Ahora, tanta condescendencia ha sido perjudicial. Hemos aceptado que algo se les debe a los indígenas; les hemos dado el apelativo de ‘hermanos mayores’, pero los tratamos como a minusválidos mentales, castrando su real autodeterminación como individuos y sus capacidades. Se reconoce su inferioridad hasta tal punto que se acude al precepto constitucional de ‘proteger al débil’, pero para hacerlo se incumple el principio de que todos somos iguales ante la ley y se les da el estatus de privilegiados, aunque unos con más privilegios que otros. Unos viajan en el capacete del bus, boleando bandera, y otros en Toyota, con los vidrios polarizados.
En Colombia hay casi dos millones de indígenas (1.905.617, según el Dane) asentados en 767 resguardos, que constituyen cerca del 4% de la población del país. Y, a pesar de ser unas minorías, se han convertido en verdaderos terratenientes al acumular 28.9 millones de hectáreas, equivalentes al 25,3% del territorio nacional. Para establecer un punto de comparación, considérese que el área cultivada en Colombia es de apenas cinco millones de hectáreas (2019).
No obstante, eso no ha servido para que dejemos de ver indígenas limosneando en las ciudades porque, aunque a cada uno le corresponderían 15 hectáreas de tierra cultivable, nuestros nativos carecen de libertades para poseer bienes de manera individual o desarrollar actividades productivas. Los resguardos son sociedades colectivistas —muy parecidas al comunismo—, que las autoridades indígenas quieren mantener porque favorecen a sus fines; son una élite que se queda con millonadas que el Estado les transfiere cada año.
De hecho, las autoridades indígenas no reclaman más tierras para producir sino para ‘liberarlas’. Y el mantener sus ‘culturas’ no es otra cosa que continuar viviendo como en las cavernas. Todavía tenemos tribus que sacrifican los gemelos por considerarlos demoniacos o que practican la ablación del clítoris, que es, ese sí, un violento abuso ‘heteropatriarcal’.

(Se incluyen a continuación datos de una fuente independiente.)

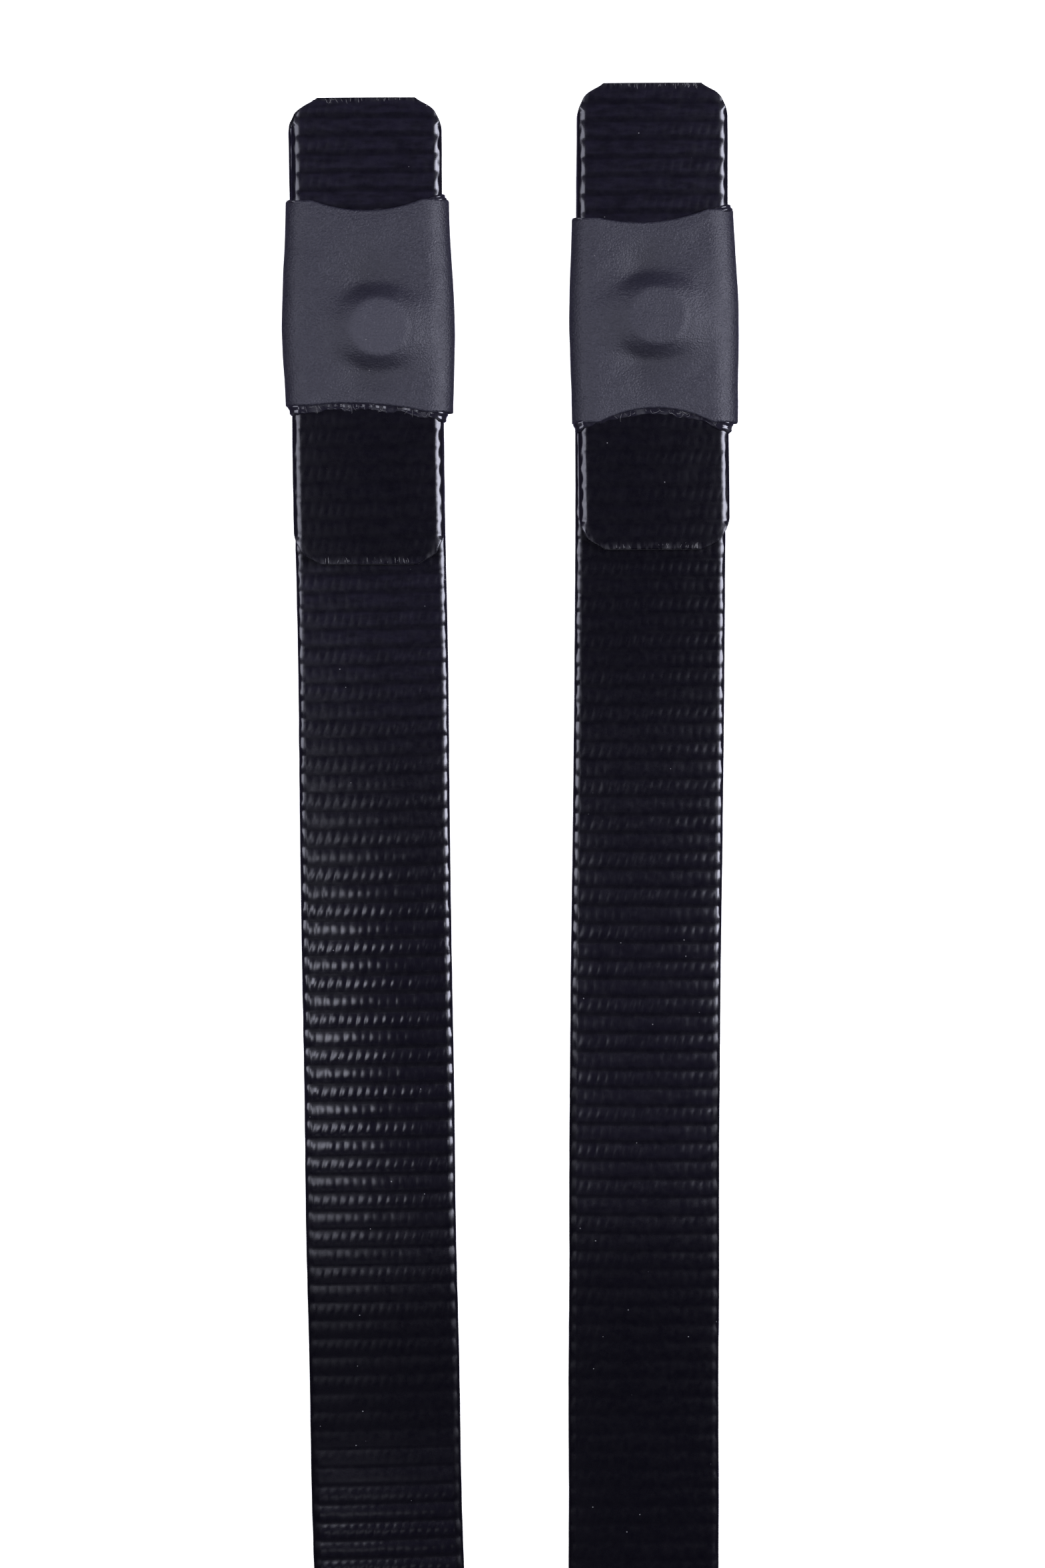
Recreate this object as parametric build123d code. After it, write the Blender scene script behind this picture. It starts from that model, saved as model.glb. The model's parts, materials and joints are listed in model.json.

Y es que a los indígenas ni siquiera se les brinda una educación igualitaria, sino que se les mantiene en el atraso con base en esa especie de método o escuela que se llama ‘etnoeducación’, privando a los aborígenes de acercarse al conocimiento de todos los adelantos del saber científico que ha alcanzado el ser humano con el fin de preservar una cosmovisión que no es más que fantasía. Por ejemplo, sobra decir que la ‘medicina tradicional’ indígena no sirve ni para el coronavirus ni para nada; nadie con dos dedos de frente preferiría tratarse un cáncer con menjurjes y brebajes —o con el hongo ganoderma que promociona la seudoministra de ‘Ciencia’— en vez de hacerlo con los medicamentos más avanzados.
Ya es hora de que los indígenas se rebelen y apostaten de sus falsas culturas, en las que los quieren mantener inmersos en el atraso y a las que están esclavizados. Tienen todo un país con el cual mezclarse e interactuar, gozando de las ventajas del progreso. Muchos lo han hecho, como el pueblo de los muiscas —o chibchas—, que poblaron con sus descendientes a Cundinamarca y Boyacá, llegando a ser médicos, ingenieros, políticos y hasta ciclistas de talla mundial. Solo unos pocos de ellos permanecen en cabildos.
Esa tiranía hay que acabarla, máxime cuando se trata de un sometimiento a las guerrillas comunistas y a los barones de la droga, que son los que mejor entendieron las ventajas que les pueden sacar a resguardos, cabildos, tribus, tradiciones, costumbres y otras antiguallas que ya es tiempo de recoger.